San Carlos del Valle, érase un pueblo a una plaza pegado…

Este grandioso conjunto, que se yergue en mitad de La Mancha, fue concebido en el siglo XVIII gracias al programa de repoblación llevado a cabo por Carlos III, cuyo despotismo ilustrado le inspiró la idea de equiparar a grandes y pequeñas poblaciones, al menos en el plano estético.

Cual los versos de Quevedo “Érase un hombre a una nariz pegado…”, San Carlos del Valle nos sorprende por lo superlativo de su plaza y su iglesia, dedicada al Cristo milagroso que, según la leyenda, dejó en un pajar un extraño caminante.

Una plaza de película

La armoniosa racionalidad del espacio de la Plaza, definida por la verticalidad de sus columnas y pies derechos, así como por la horizontalidad de sus arquitrabes, sirve de cobijo al pueblo llano, a la vez que enmarca y realza el espectacular edificio de la Iglesia, contrastando con la fabulosa cúpula encamonada que domina el conjunto de ésta y acapara nuestras miradas.
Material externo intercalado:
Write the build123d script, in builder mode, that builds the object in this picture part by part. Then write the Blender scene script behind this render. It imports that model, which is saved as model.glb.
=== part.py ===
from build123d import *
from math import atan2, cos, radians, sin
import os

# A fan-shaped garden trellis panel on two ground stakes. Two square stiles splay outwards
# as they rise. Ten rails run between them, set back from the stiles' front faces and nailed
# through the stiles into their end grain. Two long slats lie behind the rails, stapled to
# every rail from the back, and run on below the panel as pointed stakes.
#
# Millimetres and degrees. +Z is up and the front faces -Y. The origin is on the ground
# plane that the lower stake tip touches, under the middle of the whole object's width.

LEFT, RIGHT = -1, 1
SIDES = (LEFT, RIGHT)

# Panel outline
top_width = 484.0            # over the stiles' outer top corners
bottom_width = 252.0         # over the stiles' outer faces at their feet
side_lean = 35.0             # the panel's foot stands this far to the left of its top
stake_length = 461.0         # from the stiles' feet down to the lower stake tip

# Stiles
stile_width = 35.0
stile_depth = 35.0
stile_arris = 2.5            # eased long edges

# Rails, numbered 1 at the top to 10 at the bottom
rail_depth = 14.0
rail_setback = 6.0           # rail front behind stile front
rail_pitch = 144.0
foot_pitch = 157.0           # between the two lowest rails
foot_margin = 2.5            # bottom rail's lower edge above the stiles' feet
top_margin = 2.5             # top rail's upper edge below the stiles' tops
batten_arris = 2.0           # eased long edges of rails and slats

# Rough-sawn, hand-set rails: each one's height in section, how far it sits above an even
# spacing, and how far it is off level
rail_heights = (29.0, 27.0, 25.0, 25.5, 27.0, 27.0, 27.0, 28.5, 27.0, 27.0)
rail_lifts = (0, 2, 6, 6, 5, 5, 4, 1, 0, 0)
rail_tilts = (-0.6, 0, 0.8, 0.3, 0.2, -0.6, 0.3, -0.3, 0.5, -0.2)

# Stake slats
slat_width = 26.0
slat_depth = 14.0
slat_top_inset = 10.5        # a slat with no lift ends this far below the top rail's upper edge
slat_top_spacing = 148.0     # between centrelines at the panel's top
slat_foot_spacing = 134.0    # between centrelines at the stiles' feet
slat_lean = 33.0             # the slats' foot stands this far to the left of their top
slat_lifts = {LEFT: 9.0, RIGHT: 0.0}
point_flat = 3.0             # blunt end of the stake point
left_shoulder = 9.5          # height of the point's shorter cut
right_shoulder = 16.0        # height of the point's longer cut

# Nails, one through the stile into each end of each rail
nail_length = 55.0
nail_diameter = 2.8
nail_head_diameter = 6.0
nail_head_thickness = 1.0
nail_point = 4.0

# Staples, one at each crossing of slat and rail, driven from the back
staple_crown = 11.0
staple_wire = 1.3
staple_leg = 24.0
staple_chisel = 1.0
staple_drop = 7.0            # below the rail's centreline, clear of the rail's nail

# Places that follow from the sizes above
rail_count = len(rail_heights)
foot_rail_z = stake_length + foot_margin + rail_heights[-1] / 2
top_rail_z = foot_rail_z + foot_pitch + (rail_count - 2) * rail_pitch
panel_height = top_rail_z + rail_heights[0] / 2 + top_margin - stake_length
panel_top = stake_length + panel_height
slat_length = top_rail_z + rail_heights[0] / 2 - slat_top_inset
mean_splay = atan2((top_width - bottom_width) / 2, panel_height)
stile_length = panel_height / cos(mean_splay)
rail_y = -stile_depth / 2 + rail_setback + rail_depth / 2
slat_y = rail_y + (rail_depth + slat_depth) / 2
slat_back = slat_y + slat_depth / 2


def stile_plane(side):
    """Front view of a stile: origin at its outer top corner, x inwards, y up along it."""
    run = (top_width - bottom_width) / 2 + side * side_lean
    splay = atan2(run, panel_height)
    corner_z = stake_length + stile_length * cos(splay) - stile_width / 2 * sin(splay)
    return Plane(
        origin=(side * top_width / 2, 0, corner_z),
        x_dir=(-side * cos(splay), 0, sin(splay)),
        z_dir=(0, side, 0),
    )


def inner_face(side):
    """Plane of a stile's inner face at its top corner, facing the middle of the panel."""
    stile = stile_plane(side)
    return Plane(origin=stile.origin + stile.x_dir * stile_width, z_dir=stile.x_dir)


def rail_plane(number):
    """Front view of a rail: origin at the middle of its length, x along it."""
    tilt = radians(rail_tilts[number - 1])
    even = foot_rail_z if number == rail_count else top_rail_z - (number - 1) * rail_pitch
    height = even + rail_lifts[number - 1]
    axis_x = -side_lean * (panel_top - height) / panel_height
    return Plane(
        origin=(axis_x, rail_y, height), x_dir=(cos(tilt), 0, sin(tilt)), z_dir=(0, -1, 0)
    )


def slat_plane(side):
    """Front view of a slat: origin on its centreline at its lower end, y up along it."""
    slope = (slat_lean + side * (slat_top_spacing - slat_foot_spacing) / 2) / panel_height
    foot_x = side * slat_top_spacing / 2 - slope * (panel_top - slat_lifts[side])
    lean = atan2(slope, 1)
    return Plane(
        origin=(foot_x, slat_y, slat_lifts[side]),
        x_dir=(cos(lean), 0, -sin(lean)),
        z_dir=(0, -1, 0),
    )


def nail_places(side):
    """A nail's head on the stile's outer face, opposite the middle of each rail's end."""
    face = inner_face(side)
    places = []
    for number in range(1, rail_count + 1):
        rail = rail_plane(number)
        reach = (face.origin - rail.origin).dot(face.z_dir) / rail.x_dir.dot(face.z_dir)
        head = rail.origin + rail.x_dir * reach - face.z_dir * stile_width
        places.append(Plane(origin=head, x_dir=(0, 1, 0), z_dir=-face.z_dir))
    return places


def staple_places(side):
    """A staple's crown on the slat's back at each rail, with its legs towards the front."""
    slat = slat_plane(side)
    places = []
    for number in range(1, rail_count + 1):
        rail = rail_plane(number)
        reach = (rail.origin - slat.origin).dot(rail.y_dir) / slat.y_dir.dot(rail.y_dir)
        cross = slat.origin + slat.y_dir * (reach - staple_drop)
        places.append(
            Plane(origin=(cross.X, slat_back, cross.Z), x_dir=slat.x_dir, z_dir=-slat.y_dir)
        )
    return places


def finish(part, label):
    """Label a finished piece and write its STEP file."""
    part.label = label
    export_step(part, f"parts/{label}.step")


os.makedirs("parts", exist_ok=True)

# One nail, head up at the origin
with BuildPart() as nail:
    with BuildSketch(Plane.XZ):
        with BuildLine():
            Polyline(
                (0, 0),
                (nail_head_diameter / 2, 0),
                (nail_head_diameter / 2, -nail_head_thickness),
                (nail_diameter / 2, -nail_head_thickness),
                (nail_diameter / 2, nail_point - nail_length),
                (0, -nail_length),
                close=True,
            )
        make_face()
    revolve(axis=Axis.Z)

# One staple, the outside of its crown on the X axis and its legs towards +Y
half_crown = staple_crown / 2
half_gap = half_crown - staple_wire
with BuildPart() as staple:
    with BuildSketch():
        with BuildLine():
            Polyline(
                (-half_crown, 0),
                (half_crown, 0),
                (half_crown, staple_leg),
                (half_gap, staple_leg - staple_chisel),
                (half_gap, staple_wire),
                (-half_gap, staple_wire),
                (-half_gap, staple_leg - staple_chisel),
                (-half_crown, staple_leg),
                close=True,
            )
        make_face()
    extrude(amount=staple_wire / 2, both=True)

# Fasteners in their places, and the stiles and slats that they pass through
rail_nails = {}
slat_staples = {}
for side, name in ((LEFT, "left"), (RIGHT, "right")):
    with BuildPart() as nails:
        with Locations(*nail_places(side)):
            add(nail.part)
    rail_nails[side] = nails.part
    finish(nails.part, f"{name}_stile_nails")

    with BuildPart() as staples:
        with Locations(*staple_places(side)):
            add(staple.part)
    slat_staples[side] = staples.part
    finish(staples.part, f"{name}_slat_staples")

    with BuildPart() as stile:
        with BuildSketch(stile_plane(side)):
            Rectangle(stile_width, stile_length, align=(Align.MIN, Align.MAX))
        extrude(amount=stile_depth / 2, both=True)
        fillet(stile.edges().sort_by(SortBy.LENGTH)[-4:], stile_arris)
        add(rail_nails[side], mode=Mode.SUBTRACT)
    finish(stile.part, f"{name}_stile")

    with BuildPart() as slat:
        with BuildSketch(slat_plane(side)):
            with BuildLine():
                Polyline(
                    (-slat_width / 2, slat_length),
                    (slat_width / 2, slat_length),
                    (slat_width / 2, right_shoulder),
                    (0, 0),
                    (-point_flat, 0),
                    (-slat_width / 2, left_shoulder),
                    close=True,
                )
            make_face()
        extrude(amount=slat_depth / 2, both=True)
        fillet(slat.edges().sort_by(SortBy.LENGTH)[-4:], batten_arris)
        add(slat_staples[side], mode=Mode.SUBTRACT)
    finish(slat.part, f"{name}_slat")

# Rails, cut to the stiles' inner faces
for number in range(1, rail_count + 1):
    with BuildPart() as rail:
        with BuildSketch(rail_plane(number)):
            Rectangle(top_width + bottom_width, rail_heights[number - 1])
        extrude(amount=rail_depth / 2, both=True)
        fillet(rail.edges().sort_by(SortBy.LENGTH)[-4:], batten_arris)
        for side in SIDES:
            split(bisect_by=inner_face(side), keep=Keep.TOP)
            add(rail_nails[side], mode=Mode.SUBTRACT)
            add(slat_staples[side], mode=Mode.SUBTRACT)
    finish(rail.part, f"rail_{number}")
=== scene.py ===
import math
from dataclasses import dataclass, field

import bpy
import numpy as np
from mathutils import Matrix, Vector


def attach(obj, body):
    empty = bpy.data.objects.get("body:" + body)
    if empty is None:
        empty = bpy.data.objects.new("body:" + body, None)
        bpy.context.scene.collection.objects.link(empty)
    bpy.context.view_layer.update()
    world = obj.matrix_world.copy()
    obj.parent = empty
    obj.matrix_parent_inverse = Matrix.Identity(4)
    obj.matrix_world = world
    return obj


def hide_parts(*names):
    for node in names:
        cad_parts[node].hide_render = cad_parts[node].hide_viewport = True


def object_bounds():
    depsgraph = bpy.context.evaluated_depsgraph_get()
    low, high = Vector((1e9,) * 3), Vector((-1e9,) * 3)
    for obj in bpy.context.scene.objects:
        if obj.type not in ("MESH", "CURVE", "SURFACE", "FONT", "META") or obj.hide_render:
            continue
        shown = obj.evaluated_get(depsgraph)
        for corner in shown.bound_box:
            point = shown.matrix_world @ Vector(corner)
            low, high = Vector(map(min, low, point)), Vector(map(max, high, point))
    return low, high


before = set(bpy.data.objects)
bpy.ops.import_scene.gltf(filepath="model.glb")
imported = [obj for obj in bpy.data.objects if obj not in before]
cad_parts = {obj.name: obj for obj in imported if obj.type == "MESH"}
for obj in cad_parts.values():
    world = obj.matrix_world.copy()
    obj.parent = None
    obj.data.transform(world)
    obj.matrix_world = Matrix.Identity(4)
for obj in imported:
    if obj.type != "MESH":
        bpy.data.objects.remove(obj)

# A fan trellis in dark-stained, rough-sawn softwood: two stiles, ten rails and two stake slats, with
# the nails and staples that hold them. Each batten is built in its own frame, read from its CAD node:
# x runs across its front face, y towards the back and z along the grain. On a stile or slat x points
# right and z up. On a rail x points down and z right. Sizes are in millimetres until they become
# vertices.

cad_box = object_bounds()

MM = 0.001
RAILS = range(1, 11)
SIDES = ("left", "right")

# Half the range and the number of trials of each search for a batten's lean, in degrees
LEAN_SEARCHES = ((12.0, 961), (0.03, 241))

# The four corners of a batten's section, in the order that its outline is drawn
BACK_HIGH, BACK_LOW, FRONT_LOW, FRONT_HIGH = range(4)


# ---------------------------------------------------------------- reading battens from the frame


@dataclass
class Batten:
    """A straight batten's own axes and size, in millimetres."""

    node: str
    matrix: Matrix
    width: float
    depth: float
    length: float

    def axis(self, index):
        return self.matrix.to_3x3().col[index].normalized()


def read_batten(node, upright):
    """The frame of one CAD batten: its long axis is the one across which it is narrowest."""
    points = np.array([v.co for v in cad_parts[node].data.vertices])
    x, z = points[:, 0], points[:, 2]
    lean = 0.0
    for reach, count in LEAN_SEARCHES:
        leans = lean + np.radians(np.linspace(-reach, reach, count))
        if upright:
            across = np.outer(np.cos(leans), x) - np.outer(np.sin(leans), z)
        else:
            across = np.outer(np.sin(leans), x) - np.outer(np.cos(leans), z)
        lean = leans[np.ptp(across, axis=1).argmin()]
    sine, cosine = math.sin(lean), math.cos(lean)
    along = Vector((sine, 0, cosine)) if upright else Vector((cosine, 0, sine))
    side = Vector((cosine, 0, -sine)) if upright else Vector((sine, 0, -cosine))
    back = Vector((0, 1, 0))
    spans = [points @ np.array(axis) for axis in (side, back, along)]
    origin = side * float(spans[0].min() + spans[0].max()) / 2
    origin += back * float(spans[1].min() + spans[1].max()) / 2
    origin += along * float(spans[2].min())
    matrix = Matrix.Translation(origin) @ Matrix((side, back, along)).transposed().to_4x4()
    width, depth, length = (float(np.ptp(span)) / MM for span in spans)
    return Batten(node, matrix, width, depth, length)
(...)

En su plaza se rodaron algunas de las escenas de la película «El Capitán Alatriste», protagonizada por Vigo Mortensen, e inspirada en los libros de Arturo Pérez Reverte.

La linterna de la Iglesia, rematada por una afilada aguja, se eleva de tal modo que parece que, por un momento, la Tierra y el Cielo se encuentran más cerca el uno del otro, y la solidez de la construcción, un cubo perfecto flanqueado por cuatro torres, en cuyo interior se enmarca una cruz griega, refuerza el sentimiento de protección de un edificio cuyo valor simbólico alcanza el cenit en la portada-retablo que da acceso al templo.

Una iglesia hecha para impresionar, la esencia misma del barroco

Aún sin penetrar en su interior, ya hemos descrito una imagen suficientemente evocadora: el pueblo ocupa la plaza, que vagamente nos recuerda al Corral de Comedias de Almagro, boquiabierto ante el grandioso decorado de una iglesia hecha para impresionar, y asiste al milagro de los ladrones junto a Cristo crucificado que se desarrolla en el relieve que hay sobre la puerta. Un entremés que anima a entrar en el interior, a celebrar el verdadero gran misterio que es la Eucaristía. Un ejemplo, en definitiva, de simbiótica relación entre el teatro, la religión y la sociedad, el Barroco en esencia pura.